YOUR TASK: Return only the lines from the top of the material through the line marked by "neck between them.", unaltered.

Begin DATA EXCERPT

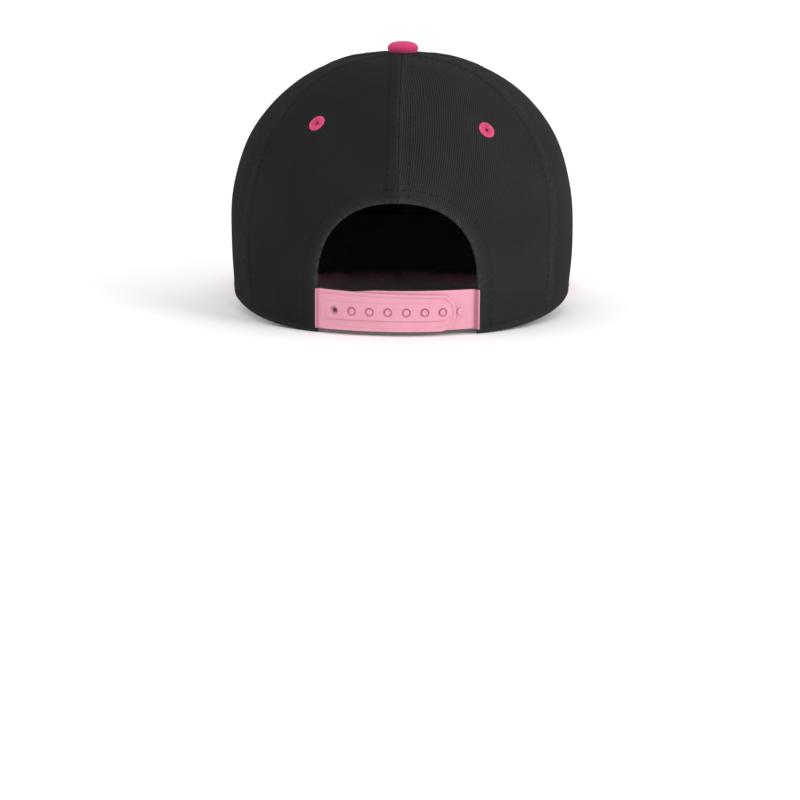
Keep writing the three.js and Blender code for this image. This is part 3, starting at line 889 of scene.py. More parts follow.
@dataclass(frozen=True)
class Eyelet:
    """Ring of close radial stitches worked round a hole, with a face on both sides."""

    crown: Crown
    outer_radius: float = 4.4
    hole_radius: float = 1.1
    neck_radius: float = 2.4
    height: float = 0.8
    threads: int = 46
    thread_depth: float = 0.26
    thread_power: float = 1.4
    thread_reach: float = 0.08
    sink: float = 0.1
    bulge_power: float = 0.8
    edge_share: float = 0.2
    ragged_depths: tuple[float, float] = (0.06, 0.048)
    ragged_waves: tuple[int, int] = (11, 17)
    ragged_phase: float = 1.3
    section_steps: int = 15
    around: int = 276

    def section(self, face: float) -> tuple[Array, ...]:
        """Section of the ring: two raised half ellipses and the neck between them.

        Args:
            face: Height of the cloth's outer face over the plain form.

        Returns:
            Radii, heights, outward signs of the heights, how far the threads stand out at each
            point, and 1 at the ring's outer edge.
        """
        middle, half = self.middle, (self.outer_radius - self.hole_radius) / 2
        t = np.linspace(0, math.pi, self.section_steps)
        front, back = face - self.sink, face - self.crown.form.wall
        bulge, lobe, neck = self.height * np.sin(t) ** self.bulge_power, np.sin(t) ** 0.5, np.zeros(2)
        radius = np.concatenate([middle - half * np.cos(t), neck + self.neck_radius,
                                 middle + half * np.cos(t)])
        height = np.concatenate([front + bulge, [front, back], back - bulge])
        sign = np.where(np.arange(len(height)) < len(t) + 1, 1, -1)
        edge = np.concatenate([t > (1 - self.edge_share) * math.pi, neck, t < self.edge_share * math.pi])
        return radius, height, sign, np.concatenate([lobe, neck, lobe]), edge

    @property
    def middle(self) -> float:
        """Radius of the ring's middle line."""
        return (self.outer_radius + self.hole_radius) / 2

    def build(self, place: PanelPlace, side: int, material: bpy.types.Material) -> bpy.types.Object:
        """Build the eyelet of one panel.

        The section goes round the hole. It is ribbed by |cos| of the thread count, and its
        outer edge is ragged by two sines, because each thread is longer or shorter than the next.

        Args:
            place: Which panel of its side.
            side: 1 on the wearer's left and -1 on the right.
            material: Finish of the threads.

        Returns:
            The eyelet's object.
        """
        crown = self.crown
        azimuth, height = place.eyelet(side)
        centre, normal = crown.eyelet_seat(place, side)
        where = np.array([azimuth])
        face = crown.outer_relief(where, crown.form.climb_at(where, np.array([height])))[0]
        r, z, sign, lobe, edge = self.section(face)
        turn = np.arange(self.around) * TAU / self.around
        rib = np.abs(np.cos(turn * self.threads / 2))[:, None] ** self.thread_power
        sines = zip(self.ragged_depths, self.ragged_waves, (self.ragged_phase, azimuth))
        ragged = sum(depth * np.sin(turn * waves + phase) for depth, waves, phase in sines)
        radius = r[None, :] + edge * (ragged[:, None] + self.thread_reach * (rib - 1))
        lift = z[None, :] + sign * lobe * self.thread_depth * (rib - 1)
        rings = centre + radius[..., None] * spokes(normal, turn)[:, None] + lift[..., None] * normal
        parts = MeshParts()
        uv = np.stack([turn[:, None] * self.middle + 0 * radius, radius], axis=-1) * MM
        parts.add_tube(rings, uv, closed=True)
        name = place.node("eyelet", side)
        return parts.build(f"{name}_threads", crown.placement, material, Slot.THREAD, name)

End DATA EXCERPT

TASK RESULT:
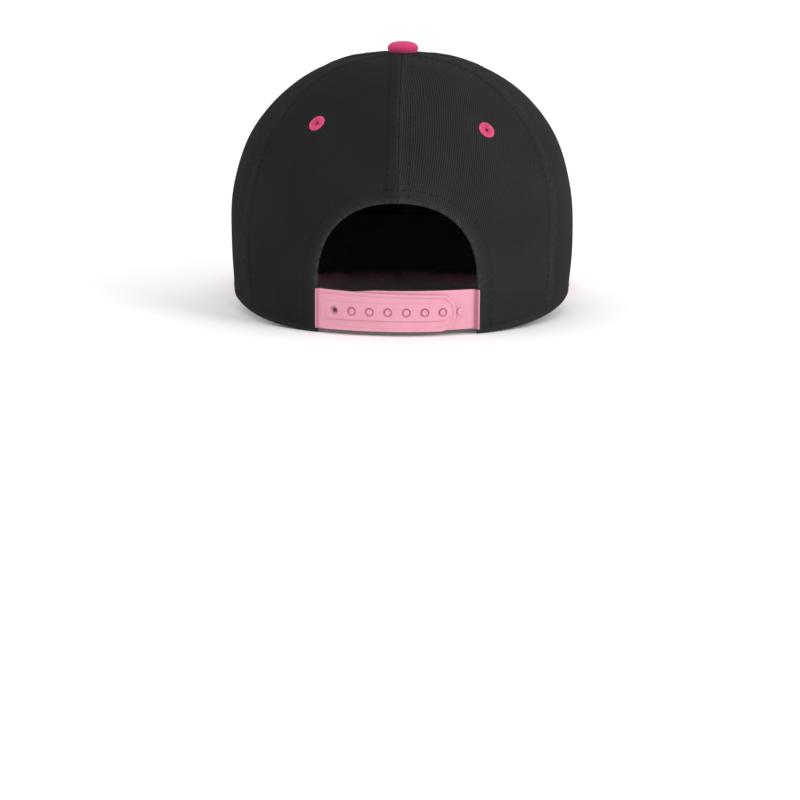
Keep writing the three.js and Blender code for this image. This is part 3, starting at line 889 of scene.py. More parts follow.
@dataclass(frozen=True)
class Eyelet:
    """Ring of close radial stitches worked round a hole, with a face on both sides."""

    crown: Crown
    outer_radius: float = 4.4
    hole_radius: float = 1.1
    neck_radius: float = 2.4
    height: float = 0.8
    threads: int = 46
    thread_depth: float = 0.26
    thread_power: float = 1.4
    thread_reach: float = 0.08
    sink: float = 0.1
    bulge_power: float = 0.8
    edge_share: float = 0.2
    ragged_depths: tuple[float, float] = (0.06, 0.048)
    ragged_waves: tuple[int, int] = (11, 17)
    ragged_phase: float = 1.3
    section_steps: int = 15
    around: int = 276

    def section(self, face: float) -> tuple[Array, ...]:
        """Section of the ring: two raised half ellipses and the neck between them.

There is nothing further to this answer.